A teardrop wells up in my right eye, and lingers just on the edge of my lower lid. The smoke alarm goes off randomly. I jump, turn down the gas burner, and carry on cooking. Eventually, the ringing stops. And, Debussy fades back in.

The table is just set when Richard’s farm jeep (Not the Jeep brand, everything that is not a car or lorry is considered a “jeep” in Ireland) pulls up. He comes in, kisses my cheek, and sits down. I bring over steaming hot plates of full Irish breakfasts and we tuck in together. In between bites, we discuss how many calves were born overnight and who showed up to work at the farm this morning.

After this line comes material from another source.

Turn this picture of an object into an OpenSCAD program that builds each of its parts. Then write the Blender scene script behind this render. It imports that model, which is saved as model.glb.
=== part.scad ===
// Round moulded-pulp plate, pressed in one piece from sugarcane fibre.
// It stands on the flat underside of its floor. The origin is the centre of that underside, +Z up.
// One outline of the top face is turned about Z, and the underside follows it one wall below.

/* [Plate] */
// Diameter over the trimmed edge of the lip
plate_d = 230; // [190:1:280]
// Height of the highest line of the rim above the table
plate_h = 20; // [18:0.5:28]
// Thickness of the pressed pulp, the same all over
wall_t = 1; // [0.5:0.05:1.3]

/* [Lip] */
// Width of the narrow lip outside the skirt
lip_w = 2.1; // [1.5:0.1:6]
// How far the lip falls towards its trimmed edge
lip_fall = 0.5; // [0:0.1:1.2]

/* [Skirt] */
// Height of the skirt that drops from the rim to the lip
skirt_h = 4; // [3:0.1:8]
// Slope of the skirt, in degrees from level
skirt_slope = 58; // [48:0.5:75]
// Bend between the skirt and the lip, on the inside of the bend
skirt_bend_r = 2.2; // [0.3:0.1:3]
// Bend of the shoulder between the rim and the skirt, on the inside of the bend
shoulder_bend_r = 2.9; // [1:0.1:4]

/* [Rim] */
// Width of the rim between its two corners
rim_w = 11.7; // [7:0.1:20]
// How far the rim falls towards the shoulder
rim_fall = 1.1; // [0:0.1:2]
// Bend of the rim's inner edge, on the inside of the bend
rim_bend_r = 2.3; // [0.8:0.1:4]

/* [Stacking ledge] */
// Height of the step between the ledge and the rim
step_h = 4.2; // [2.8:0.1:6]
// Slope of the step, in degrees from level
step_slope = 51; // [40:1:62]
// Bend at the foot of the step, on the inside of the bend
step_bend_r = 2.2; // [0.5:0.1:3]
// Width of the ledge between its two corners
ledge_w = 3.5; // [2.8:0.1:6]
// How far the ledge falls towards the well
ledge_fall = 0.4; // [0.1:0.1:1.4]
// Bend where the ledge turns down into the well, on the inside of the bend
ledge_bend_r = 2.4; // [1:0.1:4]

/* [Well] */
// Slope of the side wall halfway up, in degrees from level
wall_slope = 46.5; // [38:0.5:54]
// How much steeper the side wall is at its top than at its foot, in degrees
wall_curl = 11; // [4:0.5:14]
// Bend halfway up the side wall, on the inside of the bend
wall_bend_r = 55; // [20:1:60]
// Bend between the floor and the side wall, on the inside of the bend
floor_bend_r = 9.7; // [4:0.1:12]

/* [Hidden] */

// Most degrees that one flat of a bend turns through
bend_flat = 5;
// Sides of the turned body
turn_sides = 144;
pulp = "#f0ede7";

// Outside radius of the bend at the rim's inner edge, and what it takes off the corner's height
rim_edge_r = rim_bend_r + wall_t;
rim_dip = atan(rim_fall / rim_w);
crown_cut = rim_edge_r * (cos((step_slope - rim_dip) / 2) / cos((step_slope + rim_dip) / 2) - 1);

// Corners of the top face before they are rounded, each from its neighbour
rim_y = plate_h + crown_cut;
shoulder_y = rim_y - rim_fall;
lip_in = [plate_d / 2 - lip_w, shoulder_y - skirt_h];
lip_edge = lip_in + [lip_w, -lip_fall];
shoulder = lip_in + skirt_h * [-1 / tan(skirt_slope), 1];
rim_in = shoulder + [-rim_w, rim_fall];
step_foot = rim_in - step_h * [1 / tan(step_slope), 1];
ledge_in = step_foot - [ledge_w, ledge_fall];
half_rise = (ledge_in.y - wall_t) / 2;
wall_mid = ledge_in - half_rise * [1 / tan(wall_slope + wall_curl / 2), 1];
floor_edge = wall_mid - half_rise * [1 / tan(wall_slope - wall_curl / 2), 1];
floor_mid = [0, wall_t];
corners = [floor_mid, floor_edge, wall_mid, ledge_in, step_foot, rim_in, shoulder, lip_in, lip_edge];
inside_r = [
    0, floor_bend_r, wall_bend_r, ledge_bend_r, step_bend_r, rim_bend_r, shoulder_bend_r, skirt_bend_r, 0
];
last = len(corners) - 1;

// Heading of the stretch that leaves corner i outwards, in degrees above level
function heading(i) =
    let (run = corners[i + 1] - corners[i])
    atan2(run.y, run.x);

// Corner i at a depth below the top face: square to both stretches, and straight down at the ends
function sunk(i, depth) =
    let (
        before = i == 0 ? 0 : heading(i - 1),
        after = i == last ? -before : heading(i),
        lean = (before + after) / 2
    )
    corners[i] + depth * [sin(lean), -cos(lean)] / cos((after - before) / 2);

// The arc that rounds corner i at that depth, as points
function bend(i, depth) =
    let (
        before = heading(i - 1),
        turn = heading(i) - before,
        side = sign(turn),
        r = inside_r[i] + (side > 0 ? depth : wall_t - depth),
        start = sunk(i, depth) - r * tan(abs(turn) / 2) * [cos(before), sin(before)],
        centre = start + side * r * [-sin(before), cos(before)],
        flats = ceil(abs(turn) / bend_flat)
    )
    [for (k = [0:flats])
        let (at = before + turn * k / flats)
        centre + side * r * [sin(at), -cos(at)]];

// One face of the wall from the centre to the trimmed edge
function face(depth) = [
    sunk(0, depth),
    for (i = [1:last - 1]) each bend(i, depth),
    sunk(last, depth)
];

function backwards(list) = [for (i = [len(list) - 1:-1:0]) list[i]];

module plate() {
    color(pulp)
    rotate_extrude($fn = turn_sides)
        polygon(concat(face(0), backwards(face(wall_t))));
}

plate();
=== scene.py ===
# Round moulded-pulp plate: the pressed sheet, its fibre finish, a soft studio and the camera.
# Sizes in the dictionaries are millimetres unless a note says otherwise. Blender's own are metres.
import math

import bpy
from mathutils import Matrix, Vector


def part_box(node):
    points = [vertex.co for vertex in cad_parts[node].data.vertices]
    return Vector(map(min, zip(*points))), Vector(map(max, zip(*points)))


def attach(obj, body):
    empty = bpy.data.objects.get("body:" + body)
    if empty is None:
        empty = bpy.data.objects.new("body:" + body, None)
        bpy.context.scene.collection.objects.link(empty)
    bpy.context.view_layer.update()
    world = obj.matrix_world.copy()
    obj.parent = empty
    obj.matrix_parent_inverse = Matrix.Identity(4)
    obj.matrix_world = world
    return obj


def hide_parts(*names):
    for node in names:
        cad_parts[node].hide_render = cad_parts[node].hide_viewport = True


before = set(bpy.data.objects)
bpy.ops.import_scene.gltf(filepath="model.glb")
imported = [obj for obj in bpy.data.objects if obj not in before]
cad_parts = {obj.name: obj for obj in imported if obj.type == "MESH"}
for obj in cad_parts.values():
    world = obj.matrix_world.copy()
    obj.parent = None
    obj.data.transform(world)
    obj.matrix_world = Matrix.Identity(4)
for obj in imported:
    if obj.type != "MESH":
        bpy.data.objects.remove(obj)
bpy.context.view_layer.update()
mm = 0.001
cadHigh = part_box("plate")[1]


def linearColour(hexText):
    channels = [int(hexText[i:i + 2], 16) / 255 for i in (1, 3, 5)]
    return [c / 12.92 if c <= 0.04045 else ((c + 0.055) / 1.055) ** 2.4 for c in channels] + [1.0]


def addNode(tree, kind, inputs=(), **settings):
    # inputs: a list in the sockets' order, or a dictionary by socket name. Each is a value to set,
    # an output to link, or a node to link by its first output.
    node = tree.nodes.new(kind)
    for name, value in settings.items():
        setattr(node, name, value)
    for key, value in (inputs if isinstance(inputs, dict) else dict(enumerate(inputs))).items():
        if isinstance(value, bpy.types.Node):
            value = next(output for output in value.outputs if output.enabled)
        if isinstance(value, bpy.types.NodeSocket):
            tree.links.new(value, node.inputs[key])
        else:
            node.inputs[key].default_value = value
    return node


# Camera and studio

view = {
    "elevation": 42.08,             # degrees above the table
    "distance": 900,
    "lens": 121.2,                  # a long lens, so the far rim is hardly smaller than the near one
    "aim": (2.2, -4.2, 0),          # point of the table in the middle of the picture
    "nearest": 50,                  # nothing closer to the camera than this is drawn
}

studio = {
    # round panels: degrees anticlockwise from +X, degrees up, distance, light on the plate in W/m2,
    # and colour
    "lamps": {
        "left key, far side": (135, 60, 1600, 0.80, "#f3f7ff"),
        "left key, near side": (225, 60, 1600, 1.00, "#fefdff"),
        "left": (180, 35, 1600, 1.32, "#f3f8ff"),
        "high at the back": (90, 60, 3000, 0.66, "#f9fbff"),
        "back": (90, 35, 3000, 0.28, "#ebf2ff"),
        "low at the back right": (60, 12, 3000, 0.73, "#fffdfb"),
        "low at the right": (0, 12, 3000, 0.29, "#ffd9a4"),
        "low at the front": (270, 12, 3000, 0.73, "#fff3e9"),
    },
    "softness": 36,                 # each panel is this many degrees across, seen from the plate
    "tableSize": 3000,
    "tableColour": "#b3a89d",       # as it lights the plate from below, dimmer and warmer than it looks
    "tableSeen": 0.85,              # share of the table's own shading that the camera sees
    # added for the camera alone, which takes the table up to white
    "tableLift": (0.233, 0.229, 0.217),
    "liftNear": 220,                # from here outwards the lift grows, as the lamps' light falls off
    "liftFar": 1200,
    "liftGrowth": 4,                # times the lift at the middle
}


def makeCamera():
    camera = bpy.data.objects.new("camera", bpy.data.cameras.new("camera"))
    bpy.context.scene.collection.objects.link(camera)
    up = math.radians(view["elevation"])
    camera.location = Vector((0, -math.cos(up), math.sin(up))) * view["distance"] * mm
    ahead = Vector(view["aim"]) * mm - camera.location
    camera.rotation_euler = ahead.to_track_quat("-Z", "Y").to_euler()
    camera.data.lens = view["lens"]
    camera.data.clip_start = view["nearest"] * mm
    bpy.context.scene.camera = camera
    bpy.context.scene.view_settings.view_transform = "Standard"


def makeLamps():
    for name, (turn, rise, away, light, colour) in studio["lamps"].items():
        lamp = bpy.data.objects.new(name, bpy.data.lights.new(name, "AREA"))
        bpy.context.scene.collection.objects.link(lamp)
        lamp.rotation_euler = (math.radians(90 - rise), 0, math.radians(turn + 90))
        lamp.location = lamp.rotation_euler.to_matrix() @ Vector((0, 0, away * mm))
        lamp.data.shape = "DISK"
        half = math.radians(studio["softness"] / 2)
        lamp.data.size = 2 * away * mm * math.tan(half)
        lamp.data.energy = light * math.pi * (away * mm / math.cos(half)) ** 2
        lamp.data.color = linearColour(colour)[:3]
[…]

When we finish, I show him my latest sketch and new samples of Irish wool to go with it. We both look at the clock and say frightfully in unison, “Geoffrey should be finishing his breakfast about now too” and check our mobile phones for any missed calls.  The only thing I see is the wallpaper image of Geoffrey on a recent mommy and son trip we took to West Cork. 

Richard and I seem too young to be empty nesters. But, empty nesters we are, as our only son now attends secondary (middle school-high school) boarding school, a concept totally foreign (to me) yet embraced by us all since September last. 

This is the first in (hopefully) a series of posts that I am writing as we begin an unfamiliar chapter, this time I am looking at life through yet another lens, paying homage to my history here in the Irish countryside and discovering where this path will take us now…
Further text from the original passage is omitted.